Sauver les forêts africaines
L ’opinion commune est que les forêts diminuent constamment partout dans le monde. Ce point de vue s’appuie notamment sur les analyses des organisations non gouvernementales attachées à la protection de la nature et au maintien de la biodiversité, comme c’est le cas du « Fonds mondial pour la nature » (WWF), très impliqué dans le développement durable. Il s’avère cependant que la déforestation peut laisser la place à une reforestation parfois très importante, comme on le voit en France. La FAO * observe que « presque tous les pays et les régions qui ont connu un essor économique ont eu des taux de déforestation élevés pendant la phase de transition économique. Heureusement, dès que l’économie nationale atteint un certain niveau de développement, la plupart des pays sont arrivés à arrêter, voire à inverser, la déforestation ».
Aujourd’hui, les forêts couvrent environ 4 milliards d’hectares, soit quelque 31 % des terres de la planète. La déforestation continue à sévir dans les zones tropicales, où les populations vivent de l’exploitation de toutes les ressources foncières. En Afrique subsaharienne, la déforestation a accompagné la croissance démographique, en particulier avec l’augmentation des besoins en bois de chauffe en zone soudano-sahélienne et l’extension des défrichements requis par les méthodes de l’agriculture itinérante en zone équatoriale. Dans cette partie de l’Afrique s’est ajoutée la production des cultures industrielles – café, cacao, palmier à huile, hévéa - pour les marchés extérieurs et, plus récemment, les achats de terres à grande échelle par des investisseurs étrangers ont accéléré le processus de déforestation.
► Les bienfaits économiques de la forêt
► Vers la reconquête des forêts africaines
Les autorités ont pris conscience des ravages de la déforestation et pris des mesures qui permettent une exploitation plus raisonnable des forêts.
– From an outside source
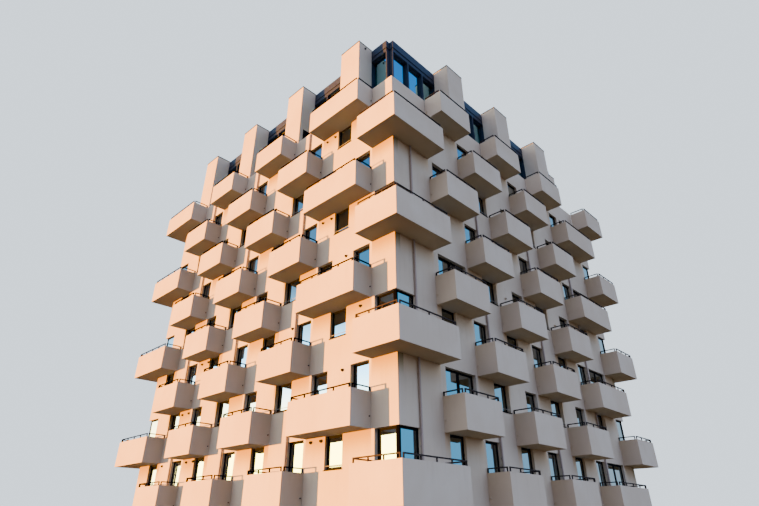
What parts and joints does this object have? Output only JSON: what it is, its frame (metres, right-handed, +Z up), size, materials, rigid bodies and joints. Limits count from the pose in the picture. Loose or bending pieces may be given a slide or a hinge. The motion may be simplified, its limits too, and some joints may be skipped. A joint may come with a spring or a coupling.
{
  "type": "apartment block",
  "caption": "Square apartment tower with staggered box balconies, wrap-round corner balconies and a glazed setback top.",
  "frame": {"origin": "middle of the plan at ground level", "axes": "+Z up, -Y out of the front face, +X out of the right face"},
  "size_m": [24.57, 24.57, 28.79],
  "materials": {
    "render": "smooth painted render",
    "slab": "plain concrete",
    "roof_metal": "satin anthracite cladding",
    "rail_steel": "satin dark paint",
    "pipe_metal": "matt brown paint",
    "window_frame": "dark powder coat",
    "window_glass": "clear polished"
  },
  "bodies": {
    "root": {"ground_slab": "slab", "front_wall": "render", "right_wall": "render", "back_wall": "render", "left_wall": "render", "sill_walls": "render", "floor_1": "render", "floor_2": "render", "floor_3": "render", "floor_4": "render", "floor_5": "render", "floor_6": "render", "floor_7": "render", "floor_8": "render", "tubs_1": "render", "tubs_2": "render", "tubs_3": "render", "tubs_4": "render", "tubs_5": "render", "tubs_6": "render", "tubs_7": "render", "tubs_8": "render", "terrace_parapet": "render", "roof_piers": "render", "roof_pier_caps": "roof_metal", "top_floor": "slab", "top_posts": "roof_metal", "top_beam": "roof_metal", "roof_slab": "slab", "roof_fascia": "roof_metal", "downpipes": "pipe_metal", "front_handrails": "rail_steel", "right_handrails": "rail_steel", "back_handrails": "rail_steel", "left_handrails": "rail_steel"}
  },
  "joints": []
}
Au Gabon, le secteur forestier représente 6 % du PIB hors hydrocarbures. Seconde source de revenus étrangers du pays, il est le premier employeur privé et génère quelque 20 000 emplois directs et indirects. Le gouvernement a décidé d’améliorer la part locale de valeur ajoutée de cette ressource et de développer l’emploi, en interdisant, en janvier 2010, les exportations de bois non transformé. Par ailleurs, la Caisse des Dépôts et Consignations du Gabon vient de prendre 35 % du capital de la société Rougier Afrique International, qui bénéficie de plus de deux millions d’hectares de concessions forestières certifiées réparties entre le Gabon, le Cameroun et la République du Congo.
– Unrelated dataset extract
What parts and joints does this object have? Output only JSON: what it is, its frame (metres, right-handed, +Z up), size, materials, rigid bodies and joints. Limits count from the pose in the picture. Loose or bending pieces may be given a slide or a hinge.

Au Cameroun, le commerce du bois représente une contribution de 6 % au PIB, et là encore des mesures de protection et d’incitation à la production locale ont été prises pour améliorer la gestion et les revenus locaux de l’exploitation. Des limitations d'exportation sont imposées au commerce des grumes, afin d’encourager la transformation locale et des essences précieuses, comme le Bubinga, le Wengue, l'Iroko et le Tali, y ont même été interdites de commercialisation.
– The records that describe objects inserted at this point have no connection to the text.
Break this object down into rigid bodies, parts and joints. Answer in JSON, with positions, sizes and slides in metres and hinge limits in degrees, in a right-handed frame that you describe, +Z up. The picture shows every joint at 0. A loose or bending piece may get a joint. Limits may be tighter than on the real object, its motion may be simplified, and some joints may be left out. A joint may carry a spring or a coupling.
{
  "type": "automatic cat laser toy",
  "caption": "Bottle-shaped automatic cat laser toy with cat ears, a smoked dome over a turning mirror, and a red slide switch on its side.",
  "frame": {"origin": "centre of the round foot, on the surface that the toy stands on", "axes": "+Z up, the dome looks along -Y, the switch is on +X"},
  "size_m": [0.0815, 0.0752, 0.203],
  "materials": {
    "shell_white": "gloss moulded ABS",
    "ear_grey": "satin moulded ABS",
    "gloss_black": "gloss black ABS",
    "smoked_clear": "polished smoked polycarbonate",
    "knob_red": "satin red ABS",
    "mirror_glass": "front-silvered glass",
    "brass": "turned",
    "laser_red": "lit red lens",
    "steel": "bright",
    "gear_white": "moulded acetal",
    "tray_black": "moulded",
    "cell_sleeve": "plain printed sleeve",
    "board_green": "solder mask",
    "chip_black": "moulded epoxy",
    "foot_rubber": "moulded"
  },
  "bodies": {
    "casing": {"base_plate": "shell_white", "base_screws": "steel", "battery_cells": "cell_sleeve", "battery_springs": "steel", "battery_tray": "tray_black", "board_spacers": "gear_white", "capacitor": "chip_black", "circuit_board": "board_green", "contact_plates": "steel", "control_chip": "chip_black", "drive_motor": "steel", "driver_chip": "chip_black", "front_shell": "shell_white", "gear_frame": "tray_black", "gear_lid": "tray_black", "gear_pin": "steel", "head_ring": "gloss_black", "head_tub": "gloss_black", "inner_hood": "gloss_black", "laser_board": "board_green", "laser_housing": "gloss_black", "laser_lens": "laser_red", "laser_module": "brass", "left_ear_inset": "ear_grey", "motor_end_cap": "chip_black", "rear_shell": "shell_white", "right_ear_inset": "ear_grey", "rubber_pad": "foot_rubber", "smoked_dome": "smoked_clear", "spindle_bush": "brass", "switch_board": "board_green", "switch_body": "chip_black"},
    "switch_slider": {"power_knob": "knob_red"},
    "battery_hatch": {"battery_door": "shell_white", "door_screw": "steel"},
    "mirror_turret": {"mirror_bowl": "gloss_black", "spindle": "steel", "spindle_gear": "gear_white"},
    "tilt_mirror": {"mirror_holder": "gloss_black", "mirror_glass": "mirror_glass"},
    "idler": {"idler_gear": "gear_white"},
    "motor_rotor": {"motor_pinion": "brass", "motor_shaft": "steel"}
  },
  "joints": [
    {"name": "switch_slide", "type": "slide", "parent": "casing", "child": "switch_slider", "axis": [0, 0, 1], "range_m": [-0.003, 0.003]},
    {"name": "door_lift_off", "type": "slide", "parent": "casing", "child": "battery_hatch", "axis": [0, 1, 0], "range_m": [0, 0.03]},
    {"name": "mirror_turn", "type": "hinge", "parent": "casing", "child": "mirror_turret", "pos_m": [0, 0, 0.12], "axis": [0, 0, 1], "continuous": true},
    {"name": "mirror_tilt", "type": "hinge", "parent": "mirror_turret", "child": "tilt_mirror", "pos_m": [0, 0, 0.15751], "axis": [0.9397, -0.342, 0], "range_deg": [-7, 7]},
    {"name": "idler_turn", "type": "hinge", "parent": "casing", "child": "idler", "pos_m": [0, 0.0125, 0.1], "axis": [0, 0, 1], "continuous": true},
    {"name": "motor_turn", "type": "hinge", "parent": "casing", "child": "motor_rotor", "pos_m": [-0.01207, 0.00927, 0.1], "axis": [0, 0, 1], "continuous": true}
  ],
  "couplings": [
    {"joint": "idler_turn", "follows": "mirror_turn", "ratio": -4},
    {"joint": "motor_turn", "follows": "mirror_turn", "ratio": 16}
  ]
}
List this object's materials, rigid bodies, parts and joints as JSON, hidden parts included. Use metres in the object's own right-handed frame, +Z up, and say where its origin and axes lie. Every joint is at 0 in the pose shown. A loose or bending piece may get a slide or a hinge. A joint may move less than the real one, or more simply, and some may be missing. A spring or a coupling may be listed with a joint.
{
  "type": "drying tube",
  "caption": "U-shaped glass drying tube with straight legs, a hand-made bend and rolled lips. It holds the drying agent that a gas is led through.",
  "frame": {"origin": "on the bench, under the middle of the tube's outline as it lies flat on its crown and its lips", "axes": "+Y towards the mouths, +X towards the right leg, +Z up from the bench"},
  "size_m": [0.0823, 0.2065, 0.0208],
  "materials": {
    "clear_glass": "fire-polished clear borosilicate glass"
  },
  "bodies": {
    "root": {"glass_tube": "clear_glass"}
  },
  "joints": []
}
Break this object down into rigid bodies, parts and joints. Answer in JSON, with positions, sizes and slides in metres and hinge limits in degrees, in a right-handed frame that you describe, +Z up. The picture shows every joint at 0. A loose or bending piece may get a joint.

« Les forêts et la foresterie sont des actifs de plus en plus attrayants pour les investissements du secteur bancaire, des fonds de pension, des fonds de dotation, des fondations et des compagnies d’assurance » (FAO). Les responsables africains ont compris les avantages et les risques de cette évolution, ils ont commencé à protéger la ressource et à prendre des mesures en faveur de l’emploi et de l’augmentation de la valeur ajoutée produite sur place, mais le chemin pour y parvenir est long alors que le temps du développement presse.■
Jean Roch
* Rapport sur la Situation des forêts du monde, 2012, FAO.